Nature’s Pest Management Tool Kit: Win/Win For Gardener & Environment

Nature’s Pest Management Tool Kit: Win/Win For Gardener & Environment

About This Class

What You Will Learn

  • Pest management practices to implement in your garden that have positive impacts on the environment
  • The link between your garden and its local environment
  • How to make more informed pest management choices


This is the second in a series of Training Forums offered by Sustainable Gardening Australia (SGA) focusing on how gardeners can benefit the environment surrounding their gardens.

A garden is not an island. All gardens are integrally linked with their surrounding environments and the local flora and fauna species they host. The design of our gardening spaces, the green infrastructure they contain and our ongoing gardening practices critically affect life within the environment.
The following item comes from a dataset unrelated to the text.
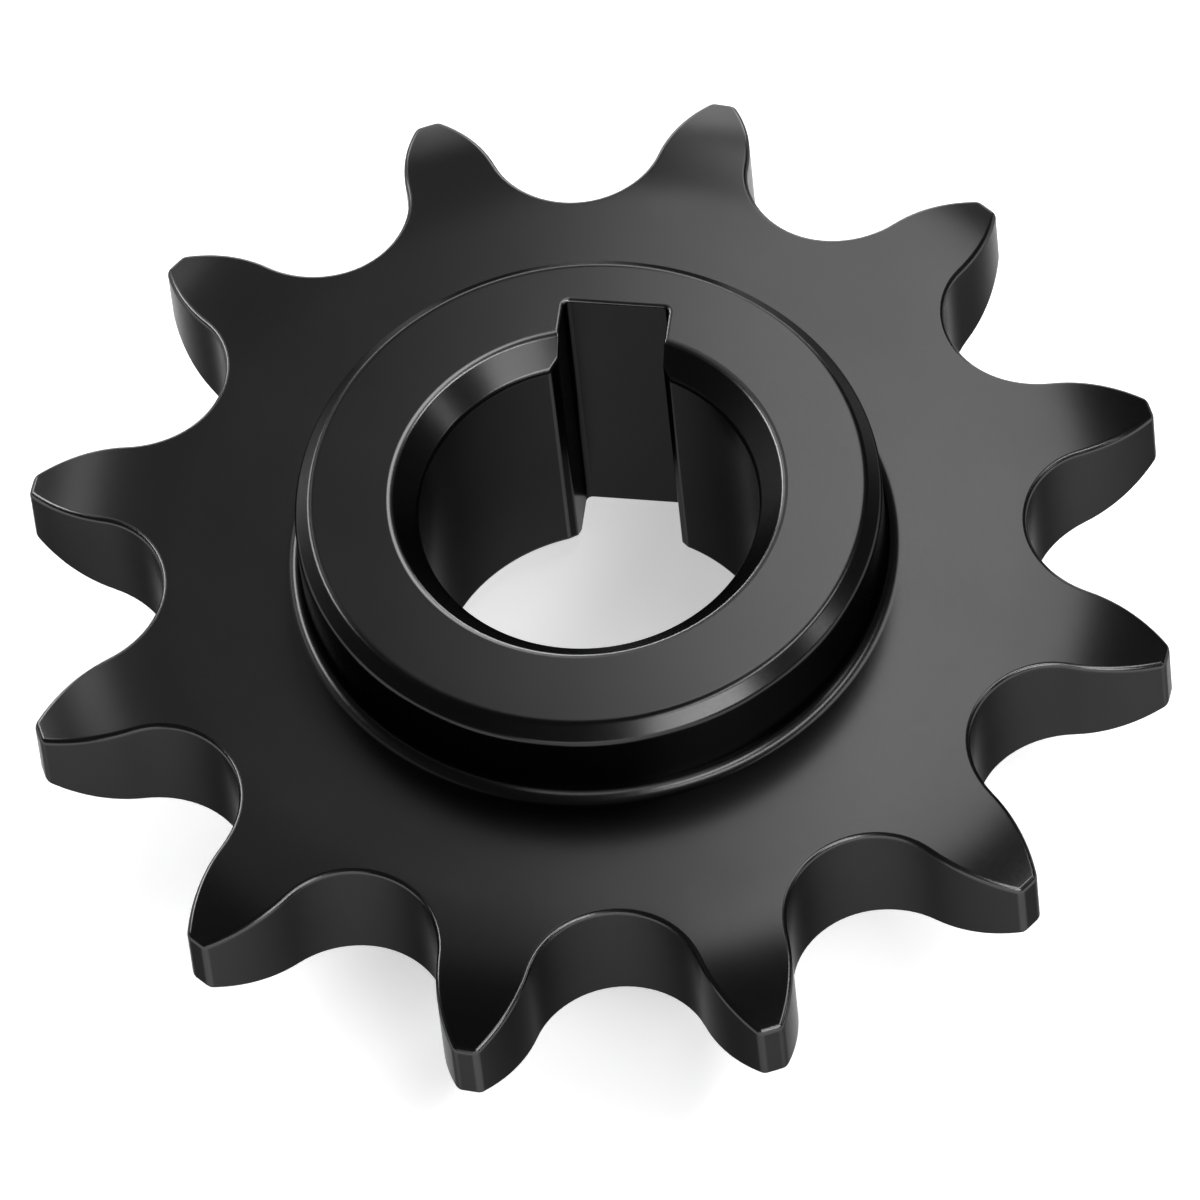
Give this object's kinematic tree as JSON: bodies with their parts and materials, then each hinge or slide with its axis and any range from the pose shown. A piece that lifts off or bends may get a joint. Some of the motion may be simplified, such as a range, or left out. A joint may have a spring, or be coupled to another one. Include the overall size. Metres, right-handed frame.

Join in a discussion on how a gardener’s pest management choices affect the surrounding flora and fauna. Learn about pest management approaches that work with natures’ resources and  strengthen the balance within the ecosystem whilst avoiding chemical pollution in your back yard.


  • Denis Crawford - Author of  recently published book 'Garden Pests, Diseases & Good Bugs: The Ultimate Illustrated Guide for Australian Gardeners. A regular contributor to Gardening Australia magazine and Hort Journal Australia and writer of the blog
  • Angelica Cameron - Entomologist, IPM Technologies
  • Angelo Eliades - Presenter, trainer and writer in the areas of sustainable gardening and permaculture. Runs Deep Green Permaculture

Post Forum Summary:

Nature has developed subtle but effective pest management strategies. A gardener can use these methods by observing and encouraging nature to create a balance of pests and predator. Whilst the use of chemicals may sometimes be required, they should be a last line of attack as most (even organic / home brew recipes) are broad-spectrum and don’t differentiate between killing pests or beneficial insects. They often destroy any chance of developing a balanced system of insects in the garden.

A diversity of herbs and flowers as companion plants can create habitat and food supplies for beneficial insects, repel pests, suppress diseases, provide decoys and mask the shapes and scents of our prized plants, thereby protecting them. Providing habitat and food sources for insects allows a more balanced and diverse insect population to thrive. This includes predatory insects that can manage small outbreaks of garden pests before they get out of control.

Key Messages

  • Use companion plants
  • Encourage beneficial insects by providing habitat and food
  • Before using any chemicals for pest management, ask whether they are really needed and is the damage only cosmetic
  • Consider the unintended impacts of using chemicals on beneficial insects.